On the Software Engineering Daily podcast, Cantrill confirmed that the company also took investment from their first customers who trusted their vision. Cantrill succinctly summarized one value proposition. “If you’re going to use a lot of compute, you actually don’t want to rent it — you want to own it.”

And it’s all open source. “Everything we do is out there for people to see and understand.”

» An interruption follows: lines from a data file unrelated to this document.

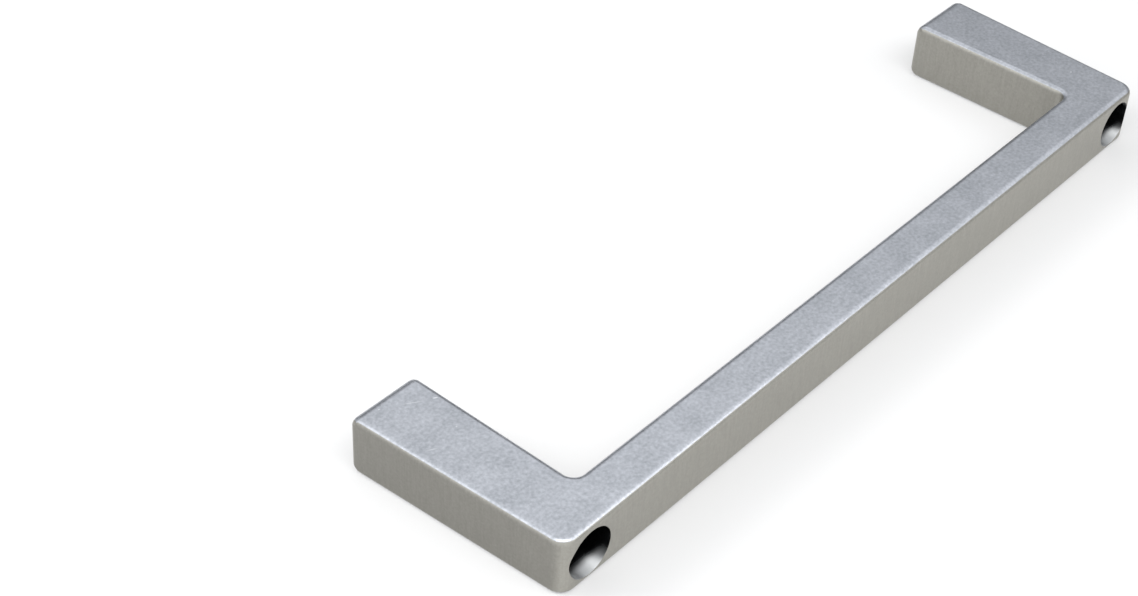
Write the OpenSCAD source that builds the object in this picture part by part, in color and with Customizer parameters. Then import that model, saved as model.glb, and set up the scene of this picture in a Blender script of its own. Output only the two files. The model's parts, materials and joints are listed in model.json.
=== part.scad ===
// Front handle: a flat U cut from plate, lying on its side.
// The grip runs along X, its front face looks to -Y and the two legs reach
// back to the mounting faces at +Y. The plate is flat on Z = 0 and Z = thickness.
// All sizes in millimetres.

/* [Mounting] */
// spacing of the two screw axes along the handle
hole_spacing = 133.35; // [100:0.05:200]
// screw axis to the outer corner of the grip
hole_inset = 5.325; // [5.2:0.025:5.6]
// clearance hole for the screw
screw_hole_d = 4.8; // [3:0.1:6]
// counterbore for the screw head, sunk from the front face
counterbore_d = 8.0; // [6.5:0.1:8.5]
// depth of the counterbore
counterbore_depth = 25; // [5:0.5:30]

/* [Plate] */
// plate thickness, the same in the grip and the legs
thickness = 10; // [9.5:0.1:14]
// front face to the mounting faces
depth = 37; // [34:0.5:60]

/* [Grip] */
// width of the grip, front face to finger side
grip_width = 7.3; // [5:0.1:12]

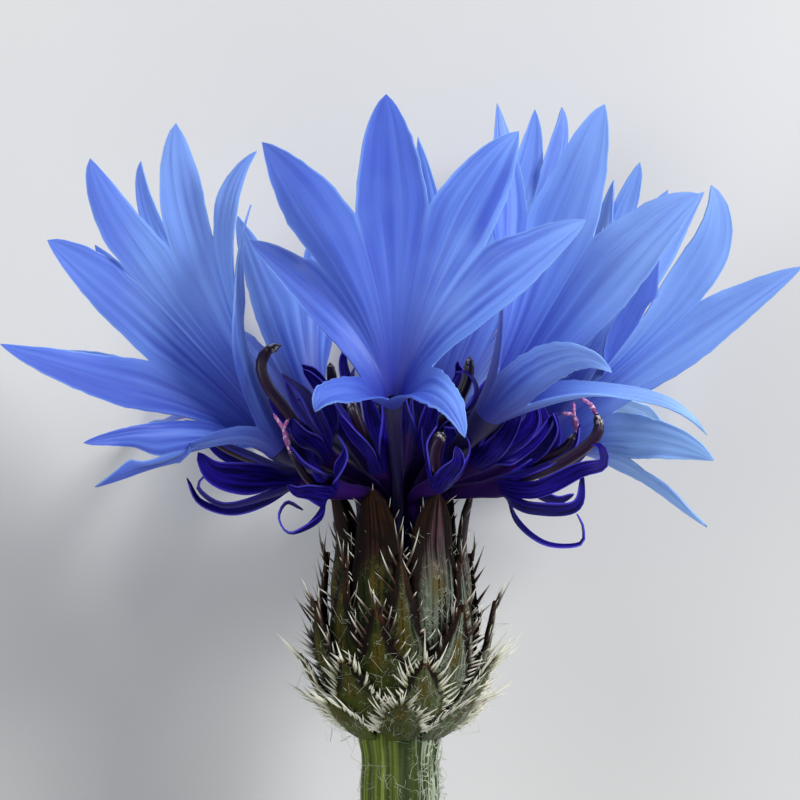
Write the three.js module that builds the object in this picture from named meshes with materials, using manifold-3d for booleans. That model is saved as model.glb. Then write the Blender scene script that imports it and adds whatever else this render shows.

On the Changelog podcast, the conversation turned to whether Oxide’s computer itself is a revolution on the scale of open source development and distributed version control. Cantrill’s response? “What we are doing, I would say, is bringing those revolutions to the computer itself. I mean, it’s kind of embarrassing that if you look at the server-side computer that is commercially available, it hasn’t really evolved since the 1990s. It is basically a personal computer! It is a racked personal computer… And the approach that we’re taking is true rack-scale design.”

Cantrill sees real problems now in the proprietary firmware that sits between hardware and systems software. “I don’t necessarily view it as a revolution in its own right, so much as it is bringing the open source revolution to firmware.”

“There is much that is now possible,” Cantrill said in our email interview Friday, “given the holistic foundation that we have created for ourselves.” And those possibilities even start to create their own momentum. “A blessing about creating a product like this is the excitement that it generates in one’s own customers: they have many ideas for the kinds of things that they’d like to see us build — and we’re excited to build it for them!”

So what’s the mood now over at Oxide Computer Company? Cantrill confirms that, as expected, “the team is excited.

“It’s very rewarding to be able to ship the result of many years of hard work!”